Mapping the Ephemeral: The Process Behind My Artistic Practice
- Andrea Benítez
- Oct 7, 2025
- 2 min read
Updated: Mar 12
I have always been drawn to how what seems stable quietly transforms over time. My work begins from that intuition — that even light refuses to stay still. Exploring the present and its fragility has become the axis of my practice, where color and geometry act as languages through which I reflect on time.

Observing the Sky
Fronteras Vivas was born from observing the sky — its shifting gradients and their unrepeatable nature. Watching the sky is an act of attention: a way of registering time that leaves no trace. Each chromatic transition becomes a kind of luminous cartography, a living frontier between what has been and what is about to fade.
From those observations, I construct visual matter. Using photographs taken at different moments of the day, I translate light transitions into digital gradients that function as landscapes of the instant — abstractions of time itself.

From Record to Vibration
Working with lenticular printing allows me to transform these gradients into structures that vibrate with the
viewer’s gaze.
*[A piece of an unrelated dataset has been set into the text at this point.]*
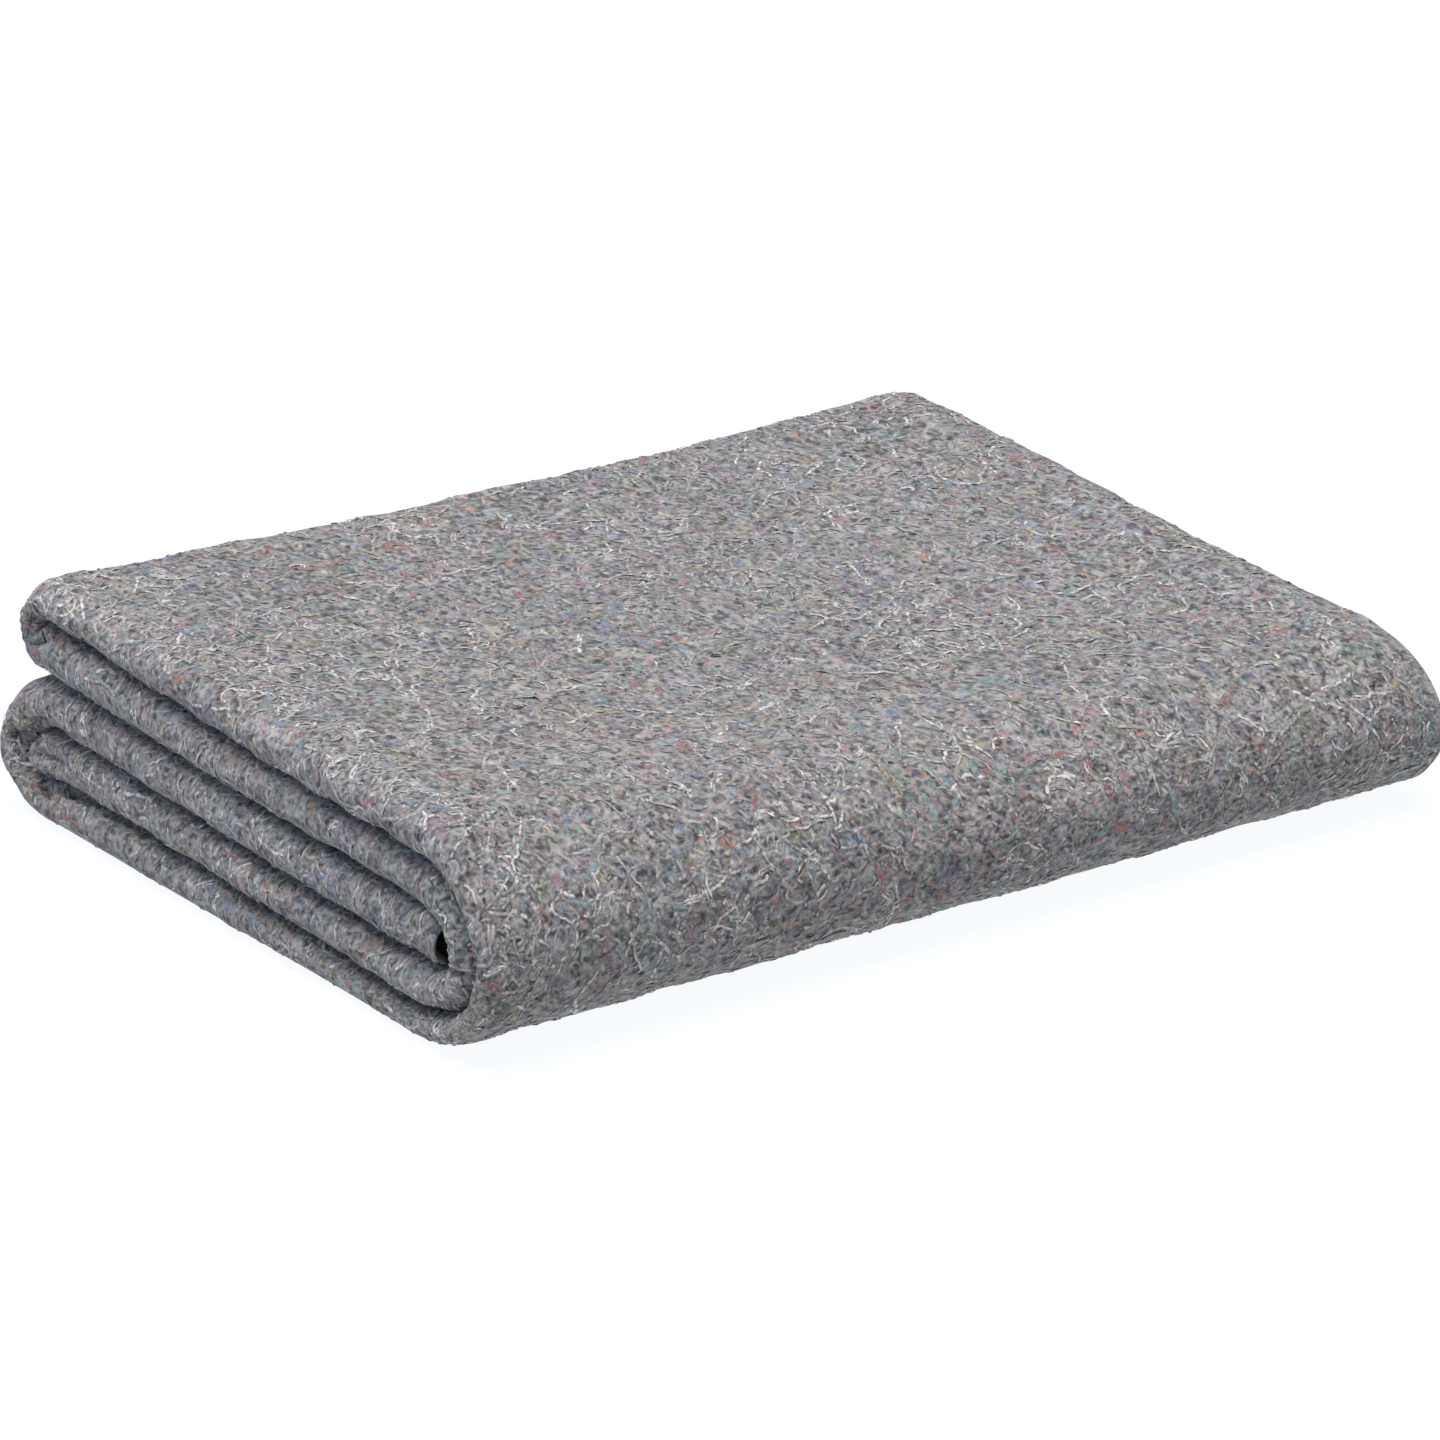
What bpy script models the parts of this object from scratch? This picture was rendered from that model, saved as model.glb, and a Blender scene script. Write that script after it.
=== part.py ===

The surface moves, the color shifts, perception becomes unstable. What once appeared still reveals its fragility, reminding us that reality itself is a moving construction.
Color ceases to be an image and becomes an experience — a perceptual event. My aim is not to represent the sky, but to recreate its ephemeral condition: its way of existing only while being seen.

Dwelling in the Ephemeral
Each work I create is an attempt to give form to the unstable — to materialize what exists only in transit. My practice does not seek to capture the moment, but to expand it. I am interested in creating a space where the gaze can linger, where the ephemeral gains density and can be inhabited.
Color, in its constant vibration, becomes a metaphor for the present: fragile, shifting, impossible to retain. It is within this tension between permanence and dissolution that my work finds its meaning.
“I don’t seek to fix the ephemeral, but to materialize its transit.”